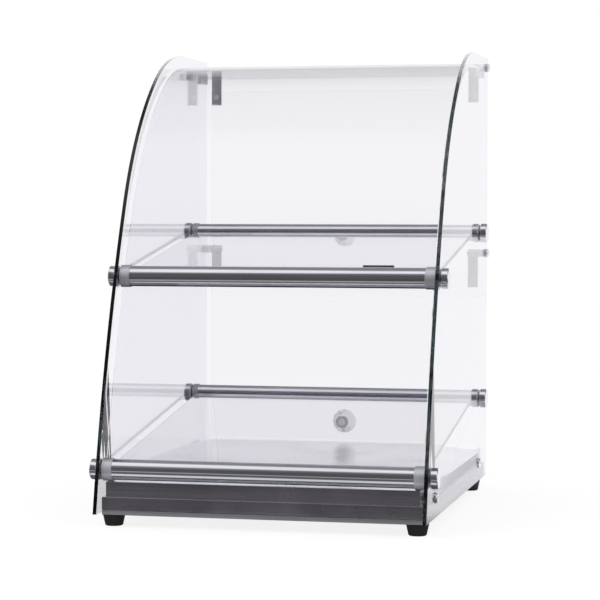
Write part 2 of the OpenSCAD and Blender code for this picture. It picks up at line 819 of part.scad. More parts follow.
module upper_door() {
    color([0.88, 0.94, 0.94, 0.35]) placed() door_glass(upper_pivot_z, upper_door_bottom, knob_z[1]);
}

module lower_door() {
    color([0.88, 0.94, 0.94, 0.35]) placed() door_glass(lower_pivot_z, lower_door_bottom, knob_z[0]);
}

// Steel strap with a rolled eye at the top and a hole for its screw
module straps(pivot_z) {
    both_sides() difference() {
        union() {
            translate([strap_inner_x, door_y - strap_t, pivot_z - strap_l]) cube([strap_w, strap_t, strap_l]);
            rod_x([pivot_y, pivot_z], barrel_r, strap_inner_x, strap_outer_x);
        }
        rod_x([pivot_y, pivot_z], pin_r + pin_gap, strap_inner_x - cut, strap_outer_x + cut);
        rod_y(strap_mid_x, pivot_z - strap_screw_drop, m4_hole_r, door_y - strap_t - cut, door_y + cut, 32);
    }
}

module upper_door_straps() {
    color("darkgray") placed() straps(upper_pivot_z);
}

module lower_door_straps() {
    color("darkgray") placed() straps(lower_pivot_z);
}

// Half outline of a domed M4 head with a socket
module m4_head_outline() {
    polygon([[0, 0], [m4_head_r, 0], [3.2, 1.4], [1.6, m4_head_l], [1.6, 1.4], [0, 1.4]]);
}

// Dome-headed screw from behind, with its nut in front of the strap
module strap_screws(pivot_z) {
    z = pivot_z - strap_screw_drop;
    nut_r = 3.6;
    nut_l = 2.4;
    past_nut = 0.6;
    for (x = [-strap_mid_x, strap_mid_x]) {
        rod_y(x, z, m4_r, door_y - strap_t - nut_l - past_nut, door_y + sheet_t + eps, 32);
        turned_y(x, door_y + sheet_t, z, 32) m4_head_outline();
        translate([x, door_y - strap_t, z]) rotate([90, 0, 0]) cylinder(r = nut_r, h = nut_l, $fn = 6);
    }
}

module upper_strap_screws() {
    color("silver") placed() strap_screws(upper_pivot_z);
}

module lower_strap_screws() {
    color("silver") placed() strap_screws(lower_pivot_z);
}

// Pins through the side panels that the doors swing on
module hinge_pins() {
    color("silver") placed() both_sides() for (z = pivot_zs) {
        rod_x([pivot_y, z], pin_r, strap_inner_x - 1, outer_x + eps, 48);
        translate([outer_x, pivot_y, z]) rotate([0, 90, 0]) rotate_extrude($fn = 48)
            polygon([[0, 0], [pin_head_r, 0], [pin_head_r, 1.5], [4, 3.2], [2.4, pin_head_l],
                [0, pin_head_l]]);
    }
}

module hinge_spacers() {
    color([0.92, 0.92, 0.9]) placed() both_sides() for (z = pivot_zs)
        ring_x([pivot_y, z], barrel_r - 0.1, pin_r + 0.1, strap_outer_x + hole_gap, inner_x);
}

// Clear round knob with a neck, drilled for its screw
module door_knob(z) {
    neck_r = 6;
    foot_r = 8;
    flatten = 0.82;
    head_y = knob_l - knob_r;
    difference() {
        turned_y(0, door_y + sheet_t, z)
            polygon(concat([[0, 0], [foot_r, 0], [foot_r, 1.8], [neck_r, 3.2], [neck_r, 4.4]],
                [for (a = [-60 : 12 : 48]) [knob_r * cos(a), head_y + knob_r * sin(a) * flatten]],
                [[7, knob_l], [0, knob_l]]));
        rod_y(0, z, m4_r, door_y, door_y + sheet_t + knob_bore, 32);
    }
}

module upper_door_knob() {
    color([0.9, 0.92, 0.95, 0.5]) placed() door_knob(knob_z[1]);
}

module lower_door_knob() {
    color([0.9, 0.92, 0.95, 0.5]) placed() door_knob(knob_z[0]);
}

// Screw through the door glass into the knob, its head inside
module knob_screw(z) {
    rod_y(0, z, m4_r, door_y - eps, door_y + sheet_t + knob_bore - 0.5, 32);
    translate([0, door_y, z]) rotate([90, 0, 0]) rotate_extrude($fn = 32) m4_head_outline();
}

module upper_knob_screw() {
    color("silver") placed() knob_screw(knob_z[1]);
}

module lower_knob_screw() {
    color("silver") placed() knob_screw(knob_z[0]);
}

side_panel_left();
side_panel_right();
upper_front_glass();
lower_front_glass();
top_glass_blocks();
middle_front_bar();
bottom_front_bar();
upper_rear_bar();
lower_rear_bar();
tie_rods();
collars_left();
collars_right();
caps_left();
caps_right();
bar_washers();
glass_wedge();
middle_shelf();
lower_shelf();
deck_box();
base_tray();
bottom_cover();
cover_screws();
rear_panel();
foot_front_left();
foot_front_right();
foot_rear_left();
foot_rear_right();
foot_screws();
base_screws();
base_spacers();
heating_element();
element_clips();
reflector();
reflector_posts();
thermostat_body();
thermostat_bulb();
thermostat_knob();
thermostat_spindle();
switch_frame();
switch_rocker();
pilot_lamp();
power_inlet();
inlet_blades();
inlet_screws();
terminal_block();
wiring();
upper_door();
lower_door();
upper_door_straps();
lower_door_straps();
upper_strap_screws();
lower_strap_screws();
hinge_pins();
hinge_spacers();
upper_door_knob();
lower_door_knob();
upper_knob_screw();
lower_knob_screw();
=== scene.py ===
import json
import math

import bmesh
import bpy
from mathutils import Matrix, Vector


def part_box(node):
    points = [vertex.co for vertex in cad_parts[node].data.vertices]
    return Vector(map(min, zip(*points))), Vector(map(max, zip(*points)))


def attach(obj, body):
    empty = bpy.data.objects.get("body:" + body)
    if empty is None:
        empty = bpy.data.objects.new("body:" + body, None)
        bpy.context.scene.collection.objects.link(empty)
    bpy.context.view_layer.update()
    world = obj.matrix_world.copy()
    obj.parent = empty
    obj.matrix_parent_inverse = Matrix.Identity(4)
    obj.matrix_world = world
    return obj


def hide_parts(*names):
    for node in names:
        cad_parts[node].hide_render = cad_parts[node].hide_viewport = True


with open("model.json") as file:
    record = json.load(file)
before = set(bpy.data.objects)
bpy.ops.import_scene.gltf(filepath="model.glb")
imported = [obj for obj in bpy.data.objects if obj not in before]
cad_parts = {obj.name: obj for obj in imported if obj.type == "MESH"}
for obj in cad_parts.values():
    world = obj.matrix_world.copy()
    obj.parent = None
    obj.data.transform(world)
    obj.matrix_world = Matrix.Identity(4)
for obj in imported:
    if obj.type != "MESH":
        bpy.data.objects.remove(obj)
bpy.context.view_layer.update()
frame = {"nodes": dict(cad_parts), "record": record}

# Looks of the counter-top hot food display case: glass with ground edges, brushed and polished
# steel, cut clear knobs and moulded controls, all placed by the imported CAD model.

MM = 0.001
NODES = frame["nodes"]
scene = bpy.context.scene


# ---------------------------------------------------------------- camera, world, floor, light

# Where the camera stands in metres, how it is turned in degrees, and its lens in millimetres
CAMERA_AT = Vector((0.52304, -2.3449, 0.32557))
CAMERA_YAW = 12.738
CAMERA_PITCH = 2.284
CAMERA_ROLL = 0.06
CAMERA_LENS = 128.95
CAMERA_SENSOR = 36


def make_camera():
    """The camera at the photograph's viewing angle."""
    data = bpy.data.cameras.new("camera")
    data.lens = CAMERA_LENS
    data.sensor_width = CAMERA_SENSOR
    data.clip_end = 50
    camera = bpy.data.objects.new("camera", data)
    turn = Matrix.Rotation(math.radians(CAMERA_YAW), 4, "Z")
    tilt = Matrix.Rotation(math.radians(90 - CAMERA_PITCH), 4, "X")
    roll = Matrix.Rotation(math.radians(CAMERA_ROLL), 4, "Z")
    camera.matrix_world = Matrix.Translation(CAMERA_AT) @ turn @ tilt @ roll
    scene.collection.objects.link(camera)
    scene.camera = camera


def tinted(level, tint):
    """A colour of the given brightness and tint."""
    return tuple(level * c for c in tint)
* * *
* **WHAT THIS TASK INVOLVES**:
Reproduce, without alteration, solely the lines beginning at the line that includes "in imported if" and ending at the line that includes "scene = bpy.context.scene", both lines included.

* **TASK RESULT**:
cad_parts = {obj.name: obj for obj in imported if obj.type == "MESH"}
for obj in cad_parts.values():
    world = obj.matrix_world.copy()
    obj.parent = None
    obj.data.transform(world)
    obj.matrix_world = Matrix.Identity(4)
for obj in imported:
    if obj.type != "MESH":
        bpy.data.objects.remove(obj)
bpy.context.view_layer.update()
frame = {"nodes": dict(cad_parts), "record": record}

# Looks of the counter-top hot food display case: glass with ground edges, brushed and polished
# steel, cut clear knobs and moulded controls, all placed by the imported CAD model.

MM = 0.001
NODES = frame["nodes"]
scene = bpy.context.scene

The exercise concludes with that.